El Puente de la Inmaculada es el preferido de todo el mundo para escaparse. Como es breve, permite viajes de última hora a los que irse sin avisar a nadie, y ahorra las despedidas de apretado abrazo y buenos deseos. Como es frío, o debe serlo, permite las escapadas a lugares insólitos o demasiado comunes en los que, por razón de soledad o populoso anonimato, eres un completo desconocido, un don nadie, que aprovecha para ponerse el gorro que a nadie le gusta en el trabajo o dejarse la perilla que tu novia no soporta.
Como en todos los viajes, hacer la maleta tiene su punto de ritual metódico que te sitúa, desde el principio, fuera de cualquier realidad. Por algún motivo, una camisa doblada con cuidado o unos zapatos bien colocados en el lateral, proporcionan un pequeño placer entre sublime y ridículo que nos hace mirar desde lejos nuestra maleta a cada nueva prenda que introducimos. Pareciera que observáramos una gran creación de la arquitectura, que se culmina con el sonido triunfal de la cremallera que se desliza y pone las cosas en su sitio.
Los viajes cortos además, no tienen melancolía. No nos acompaña el quebranto de los viajes para siempre, ni de los sitios a los que tardaré en volver o a los que quizás no vuelva. El paso decidido sin mirar atrás nos permite irnos mucho más lejos, mucho más allá, de donde probablemente estemos. Si uno se va con la cabeza puesta en lo que deja detrás, o acaba como la esposa de Lot huyendo de Sodoma, hecho una estatua de Sal, o como Orfeo, solo y sin Perséfone.
Por la posibilidad de escapar uno pasa horas e incluso días, con un cierto nerviosismo. Puede que desde antes de lo que a uno le está permitido. Pero qué más da. Este puente son unos pocos días.
Por esto, el Puente de Inmaculada nos ha venido este año tan escueto. Un simple y más que vigoroso día, un lunes, además. Para que nos vayamos todo lo más p’allá que existe, mucho más de lo que seríamos capaces si nos fuéramos de verdad. (Tampoco está la cosa como para irse mucho más tiempo).
Además, quizás al lugar no le vendrá mal que nos vayamos todos durante 72 largas horas. Quién sabe si se puede declarar un día del barbecho en España.
Falta le hace. Durante los últimos meses, en este país de ambiente enrarecido constante no hemos tenido nada más que noticias duras. Hemos abandonado nuestra industria y resbalamos peligrosamente hacia ninguna parte. Estamos más preocupados de por qué Esperanza Aguirre no sacó el disfrazó de Spiderman y derrotó a todos los malos en plan héroe (en lugar de tratar de huir y salvar la vida), que de combatir nuestra política de brazos caídos frente al paro, la resignación ante el cierre de las empresas grandes y pequeñitas, o los caprichos nacionalistas, más inoportunos que nunca.

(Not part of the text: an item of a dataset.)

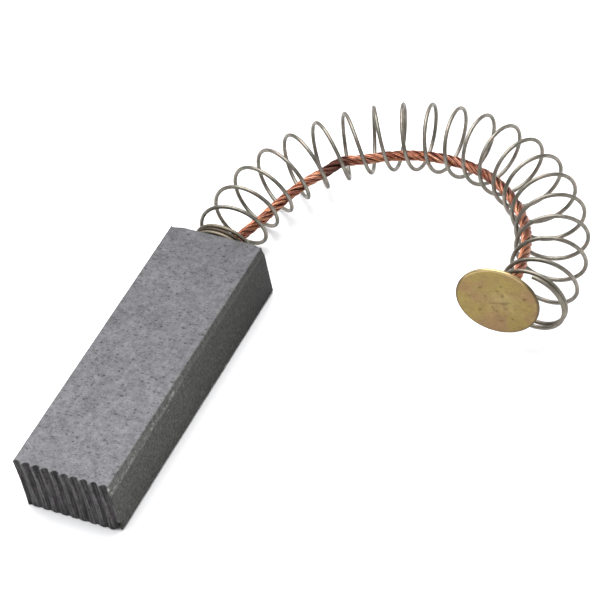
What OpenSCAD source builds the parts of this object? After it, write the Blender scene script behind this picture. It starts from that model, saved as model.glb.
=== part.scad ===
/* [Carbon block] */
// Width of the carbon block, across the grooves
block_w = 8.1; // [8:0.1:10]
// Length of the carbon block, from contact face to rear face
block_l = 25; // [12:0.5:30]
// Thickness of the carbon block
block_h = 5; // [4.8:0.1:6]
// Bevel along the two left edges
edge_bevel = 0.12; // [0.05:0.01:0.3]
// Width of the facet along the worn top right edge
worn_bevel = 0.1; // [0.05:0.01:0.3]
// Height of the facet along the worn top right edge
worn_height = 0.7; // [0.2:0.05:1]
// Radius of the rounded bottom right edge
lower_round = 0.3; // [0.2:0.05:0.8]
// Bevel at the sides of the rear face, with a third of it at the top and bottom
rear_bevel = 0.4; // [0.1:0.05:0.5]

/* [Contact face] */
// Radius of the commutator that the contact face is curved to
commutator_r = 31; // [15:1:60]
// Number of running-in grooves across the contact face
groove_n = 10; // [4:1:10]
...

Así que yo me voy a ir, del todo, durante estos dos días. Ahora bien, mientras doblo mi pantalón de pana con cuidado y me introduzco en el gorro que a nadie le gusta, no pienso en el viaje soñado, sino en el regreso ideal.

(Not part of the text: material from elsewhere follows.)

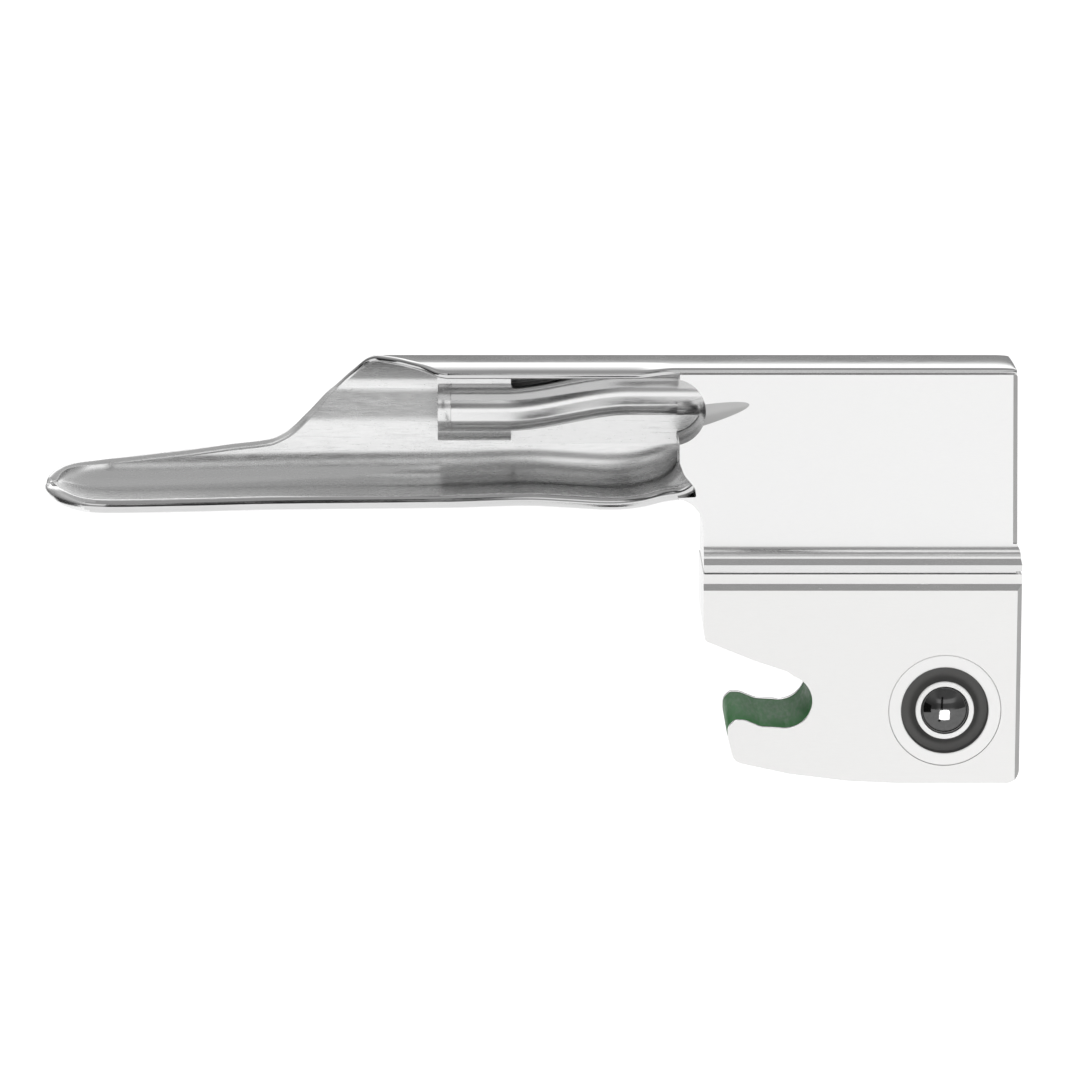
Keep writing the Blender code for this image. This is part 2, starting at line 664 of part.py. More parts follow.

Cuando vuelva, habrá pasado mucho tiempo y la Constitución tendrá por lo menos 30 años. Habremos entendido que es un texto avanzado y moderno, que contiene los derechos por los que lucharon todos los que vinieron antes y que tenemos que luchar por conservarla. Sabremos que su conservación no pasa por ponernos a abrir las fosas de la Guerra Civil. Mi generación y la de mis padres saben ya que la rehabilitación de la memoria está en que los nietos de los que allí yacen nos hemos dado la oportunidad de construir un proyecto juntos. Entonces les preguntaremos a los políticos por qué no abren la fosa del Tribunal Constitucional, o la del Consejo General del Poder Judicial, o del abuso de poder de muchas administraciones. Todas esas fosas donde no hay perdón, ni rehabilitación, ni ná. Esas sí que huelen mal, pero nunca se abren. Ya tengo el gorro puesto. Me voy, ya veremos cuando vuelva, después del barbecho.